==== Information supplied ====

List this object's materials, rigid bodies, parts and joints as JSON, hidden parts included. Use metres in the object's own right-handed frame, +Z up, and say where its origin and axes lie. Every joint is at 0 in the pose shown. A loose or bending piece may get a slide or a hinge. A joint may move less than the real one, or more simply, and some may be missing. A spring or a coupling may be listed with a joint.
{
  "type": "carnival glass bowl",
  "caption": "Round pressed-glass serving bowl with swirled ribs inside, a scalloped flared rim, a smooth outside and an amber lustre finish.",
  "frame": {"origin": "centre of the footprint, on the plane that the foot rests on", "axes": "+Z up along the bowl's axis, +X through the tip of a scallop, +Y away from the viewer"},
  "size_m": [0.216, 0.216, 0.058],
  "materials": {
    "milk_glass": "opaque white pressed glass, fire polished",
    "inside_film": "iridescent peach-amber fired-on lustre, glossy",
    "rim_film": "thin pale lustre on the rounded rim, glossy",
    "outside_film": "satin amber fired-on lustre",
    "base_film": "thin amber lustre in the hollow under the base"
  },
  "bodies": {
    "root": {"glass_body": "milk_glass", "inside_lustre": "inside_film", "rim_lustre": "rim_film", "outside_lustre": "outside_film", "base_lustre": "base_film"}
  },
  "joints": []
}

====

Goal ▸ Type the material above out again, exactly.

Response ▸
List this object's materials, rigid bodies, parts and joints as JSON, hidden parts included. Use metres in the object's own right-handed frame, +Z up, and say where its origin and axes lie. Every joint is at 0 in the pose shown. A loose or bending piece may get a slide or a hinge. A joint may move less than the real one, or more simply, and some may be missing. A spring or a coupling may be listed with a joint.
{
  "type": "carnival glass bowl",
  "caption": "Round pressed-glass serving bowl with swirled ribs inside, a scalloped flared rim, a smooth outside and an amber lustre finish.",
  "frame": {"origin": "centre of the footprint, on the plane that the foot rests on", "axes": "+Z up along the bowl's axis, +X through the tip of a scallop, +Y away from the viewer"},
  "size_m": [0.216, 0.216, 0.058],
  "materials": {
    "milk_glass": "opaque white pressed glass, fire polished",
    "inside_film": "iridescent peach-amber fired-on lustre, glossy",
    "rim_film": "thin pale lustre on the rounded rim, glossy",
    "outside_film": "satin amber fired-on lustre",
    "base_film": "thin amber lustre in the hollow under the base"
  },
  "bodies": {
    "root": {"glass_body": "milk_glass", "inside_lustre": "inside_film", "rim_lustre": "rim_film", "outside_lustre": "outside_film", "base_lustre": "base_film"}
  },
  "joints": []
}